Er staat een huis in mijn stad. Het is een klassiek, vrijstaand huis met een grote kap die de eerste verdieping omarmt. Zo’n dak ziet er warm en behaaglijk uit, doet denken aan een warme muts met van die flappen die tot over je oren reiken. Onlangs is het huis van eigenaar gewisseld en op dit moment is er een verbouwing gaande. Het huis ondergaat het kalm, belaagd door zoemende timmerlui, schilders, stukadoors en loodgieters. Het krijgt een facelift en zet zo weer een stapje vooruit in de tijd, meebewegend met de wensen van het gezin dat het binnenkort zal gaan beschermen.

Want dat doet een huis. Een huis beschermt. Tegen weer en wind, tegen kwade bedoelingen. Dit huis beschermt al lang, een kleine honderd jaar schat ik. Al veel bewoners kwamen en gingen in al die jaren. Gezinnen werden gesticht, levens werden geleefd, kinderen zwermden uit. En het huis vervulde al die jaren rustig en stilzwijgend haar taak. Het beschermde en beschutte. En was daarmee voor haar bewoners zoveel meer dan een huis. Het was een thuis.

Ik wandel nu zo’n twee jaar regelmatig langs dit huis. En telkens viel me iets op. Er woonden wel mensen, maar niets gaf blijk van een warme, wederzijdse band tussen het huis en haar bewoners. Op de oprit stonden auto’s met Poolse kentekens. De tuin was niet echt verloederd, maar miste duidelijk de liefde en aandacht die haar toekwam. De jaloezieën achter de ramen waren meestal gesloten.

Degenen die door het huis werden beschermd, hadden duidelijk andere prioriteiten dan die bescherming met zorg en aandacht te beantwoorden. Waarschijnlijk verwachtten ze er maar kort te verblijven en was het huis voor hen geen thuis, maar een tijdelijke halteplaats. Hun thuis, hun zorg en aandacht lagen niet hier in deze stad, maar in een dorp of stad ver weg, oostelijk van hier.

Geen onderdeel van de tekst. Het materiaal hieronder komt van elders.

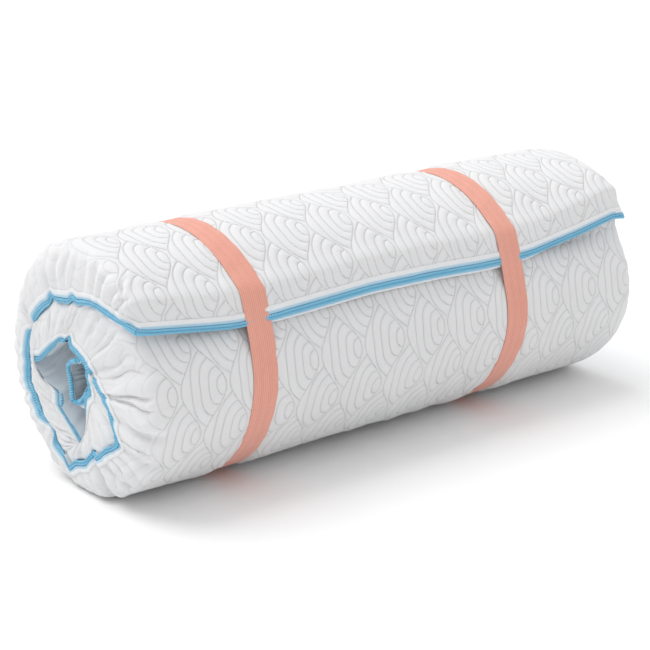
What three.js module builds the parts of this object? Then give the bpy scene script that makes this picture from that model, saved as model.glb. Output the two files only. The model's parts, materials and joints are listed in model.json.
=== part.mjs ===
// A single memory foam mattress, rolled up and held by two webbing straps.
//
// Millimetres, +Z up. X runs along the roll's axis, from its left end to its right end, and -Y is
// the front, where the outer end of the mattress lies as a flap. The origin is on the surface that
// the roll lies on, below the middle of the roll.
//
// The rolled mattress is one section, the same all along X. A place in that section is an angle
// `turn`, counted in degrees from the flap's tip along the rolled mattress (over the top, down the
// back, below, up the front, and so on inward), and a depth in from the mattress's outer face.

import * as THREE from "three";

// --- Driving dimensions -------------------------------------------------------------------------

const ROLL_LENGTH = 900; // the mattress's width
const MATTRESS_LENGTH = 2000;
const ROLL_RADIUS = 174;
const TURN_THICKNESS = 46; // a 50 mm mattress, squeezed by the straps
const FLAP_ANGLE = 62; // from the top towards the front, to the flap's tip
const TIP_THICKNESS = 10; // the flap ends in a wedge
const TIP_OVERHANG = 3.4; // degrees of lower tape beyond the coil's line
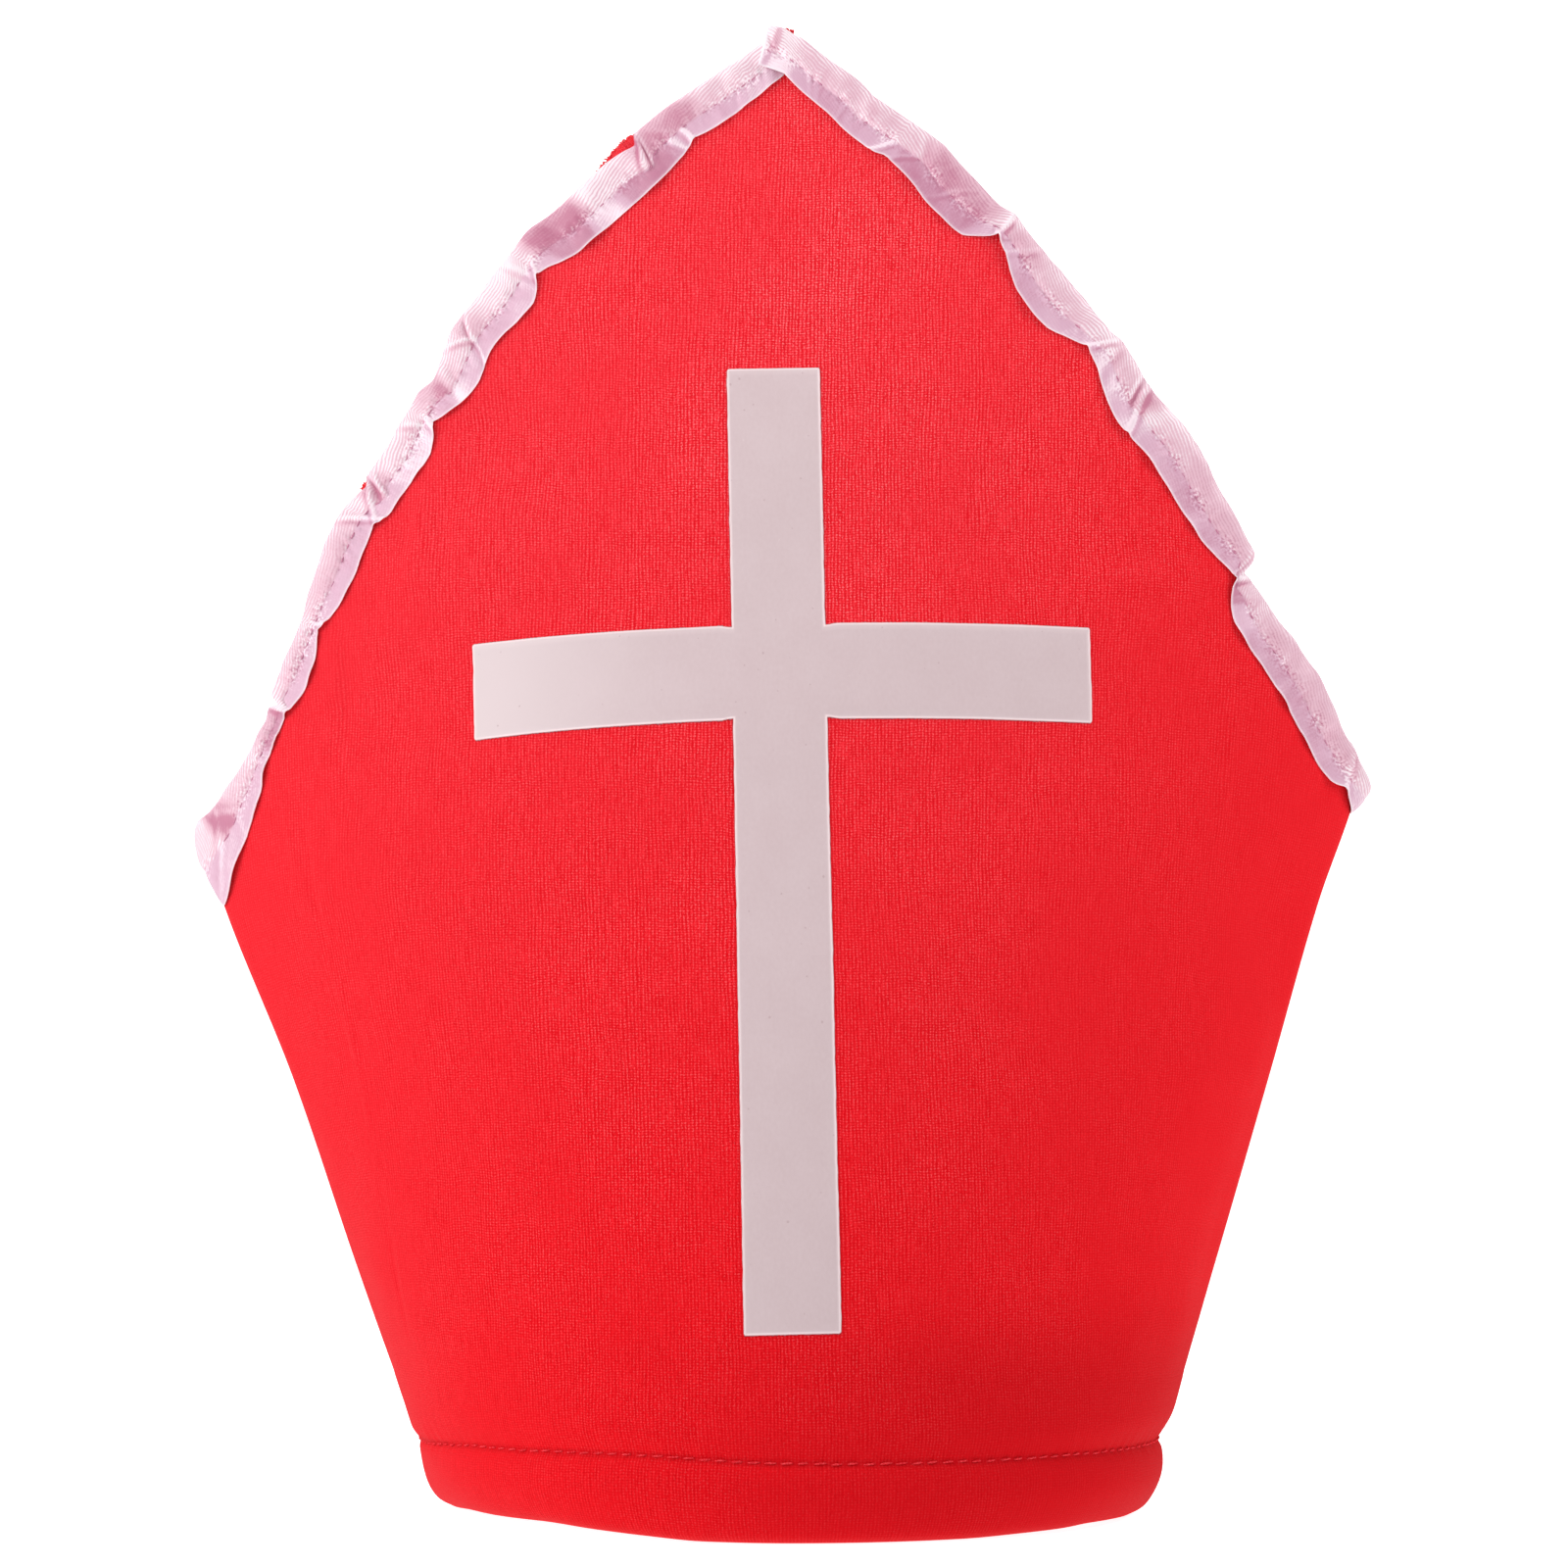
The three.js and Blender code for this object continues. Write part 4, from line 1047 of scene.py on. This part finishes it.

Onwillekeurig vroeg ik me af hoe dit zo was ontstaan. Waarom was dit karaktervolle thuis verworden tot een liefdeloze halteplaats? Het voelde als een onnavolgbare degradatie, waarbij dit fiere, huiselijke huis tegen wil en dank een rol moest spelen die haar niet paste. En ook al wist ik niet waarom, was het overduidelijk dat dit alles niet klopte. Ergens vorig jaar -ik weet niet meer precies wanneer en hoe- vernam ik het waarom. Het klopte inderdaad niet. Het klopte van geen kant.

Het huis was tot een aantal jaar geleden inderdaad een thuis geweest. Het beschermde een jong gezin – een moeder, een vader en twee jonge kinderen. Ze leefden net zoals wij in deze stad en kwamen elke avond thuis in dit huis. Beschermd tegen weer, wind en kwade bedoelingen. Tot een warme julidag in 2014. Die dag waren ze op reis gegaan. Samen met nog 294 anderen hadden zij die dag in een vliegtuig gezeten, op weg naar een verre bestemming. Sommigen hadden hun thuis als bestemming, anderen reisden er juist vandaan.

Maar waar dat thuis ook was, niemand van hen zou er ooit aankomen. Samen met al die anderen was het gezin, tot 17 juli 2014 door dit huis beschermd, plotsklaps weggevaagd. Het huis had hen niet tegen dergelijke kwade bedoelingen kunnen beschermen, daar hoog in de lucht, zo ver van huis. Niemand had dat gekund, niemand had het zien aankomen.

Er staat nu een monument op een andere plek in de stad, omringd door andere monumenten en hoge bomen. Een monument dat daar voor dit gezin niet had mogen staan, niet nu al. En in tal van huizen zal het nog tot in lengte van jaren worden gemist. Dat kan niet anders.